Ferguson takes great pains to appear politically neutral in the film, condemning Democratic and Republican administrations alike (the Clinton administration gets a particularly sound lashing). Inside Job may have no real ideological agenda (Ferguson calls himself a pragmatist), but it’s hard to say what kind of effect it will have. One thing is for sure: it hasn’t made its director any friends in the current White House. What’s more, Inside Job‘s denunciation of the destabilizing financial practices of big banks and the corruption on Wall Street could play into the hands of the Tea Party movement, whose biggest weapon is bashing Obama for bailing out the banking industry. I’m no expert on politics, but after watching Inside Job, I distinctly felt like it’s the same as it ever was, and if I weren’t a staunch liberal and a Democrat, who knows what I’d do.

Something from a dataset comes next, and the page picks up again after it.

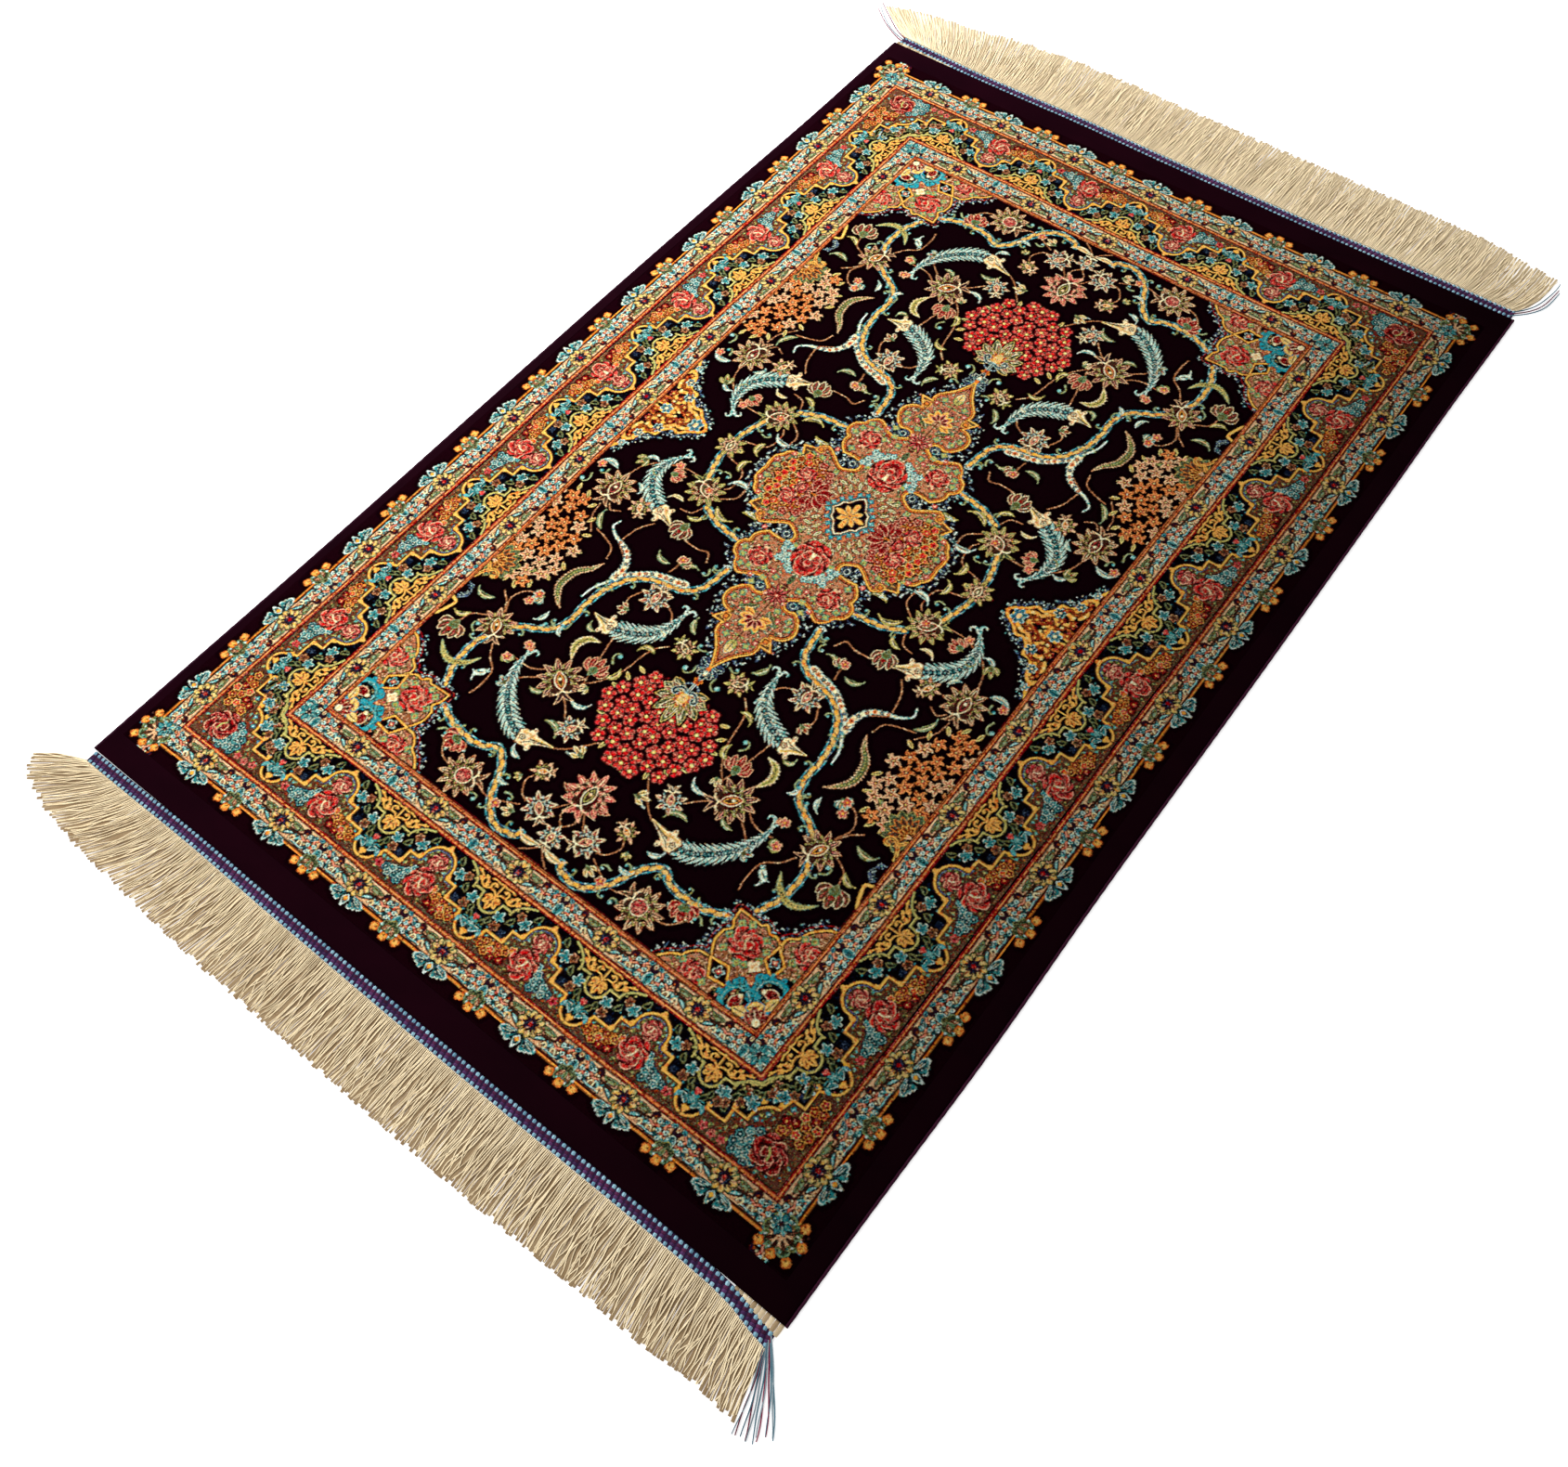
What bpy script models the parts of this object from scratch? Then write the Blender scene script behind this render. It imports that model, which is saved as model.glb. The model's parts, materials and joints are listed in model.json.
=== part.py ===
"""Persian rug: one flat knotted pile panel with overcast sides, twined end bands and cut fringes.

Metres, +Z up. The origin is the centre of the panel's underside, which lies on the floor at z = 0.
+Y runs along the rug towards its far end, +X across it.
"""
import bpy
import bmesh
import numpy as np

# Driving sizes of the panel
WIDTH = 0.800
LENGTH = 1.240
PILE_HEIGHT = 0.0032
PILE_UNEVENNESS = 0.00025
EDGE_ROUND = 0.0018
EDGE_HEIGHT = 0.0024
GAP = 0.0003
HALF_WIDTH = WIDTH / 2
HALF_LENGTH = LENGTH / 2
NEAR = -1
FAR = 1
LEFT = -1
RIGHT = 1

# Overcast sides, end bands and the cream warps that show where a band stands off the pile
SELVEDGE_WIDTH = 0.0024
SELVEDGE_HEIGHT = 0.0030
BAND_WIDTH = 0.0116
BAND_HEIGHT = 0.0024
BAND_REACH = 0.3955
WARP_HEIGHT = 0.0018

# Fringe: a narrow strip of warps with the locks fused to it
STRIP_WIDTH = 0.0022
FRINGE_HEIGHT = 0.0022
LOCKS_PER_END = 120
LOCK_SHORTENING = 0.13
LOCK_STRAY = 0.06

# Gentle bends of the outline, one row for each: place along the edge, spread, height outwards
SIDE_BENDS = {
    LEFT: ((-0.34, 0.16, -0.0012), (0.10, 0.20, 0.0014), (0.45, 0.09, -0.0010)),
    RIGHT: ((-0.36, 0.12, 0.0026), (0.06, 0.22, 0.0012), (0.47, 0.08, -0.0008)),
}
END_BENDS = {
    NEAR: ((-0.25, 0.060, -0.0010), (0.02, 0.16, 0.0009), (0.27, 0.08, -0.0008)),
    FAR: ((-0.137, 0.060, 0.0016), (0.11, 0.12, -0.0006), (0.30, 0.08, 0.0008)),
}

# How far each band is drawn off the pile's edge: place across the rug, distance
BAND_DRAW_OFF = {
    NEAR: ((-0.400, 0.0008), (-0.300, 0.0), (0.335, 0.0), (0.358, 0.0018), (0.380, 0.0066),
           (0.400, 0.0092)),
    FAR: ((-0.400, 0.0046), (-0.360, 0.0030), (-0.290, 0.0), (0.300, 0.0), (0.400, 0.0014)),
}

# Closed cross-sections of the strips: share of the width, share of the height
CORD_SECTION = ((0.15, 0.0), (0.85, 0.0), (1.0, 0.45), (0.8, 1.0), (0.2, 1.0), (0.0, 0.45))
BAND_SECTION = ((0.0, 0.0), (1.0, 0.0), (1.0, 0.6), (0.78, 1.0), (0.22, 1.0), (0.0, 0.6))
FLAT_SECTION = ((0.0, 0.0), (1.0, 0.0), (1.0, 1.0), (0.0, 1.0))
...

Ferguson has every right to be pissed off, just as we all should be, and I applaud him for his insistence on setting the record straight and wanting to hold accountable those who screwed up the global economy. He’s managed to make a slickly entertaining film about the world of finance, narrated by America’s all-star liberal celebrity Matt Damon no less, and the film makes a great case against Wall Street. But Ferguson is playing the big leagues, and one man’s outrage could be another man’s opportunity. Let’s hope Fox News doesn’t do any well-timed editing of Inside Job to make the Democrats out to be Wall Street’s puppets.

[Caveat lector: I’m not saying that I’d rather Ferguson had kept his mouth shut. It’s just that the coming midterm elections are making me a bit anxious.]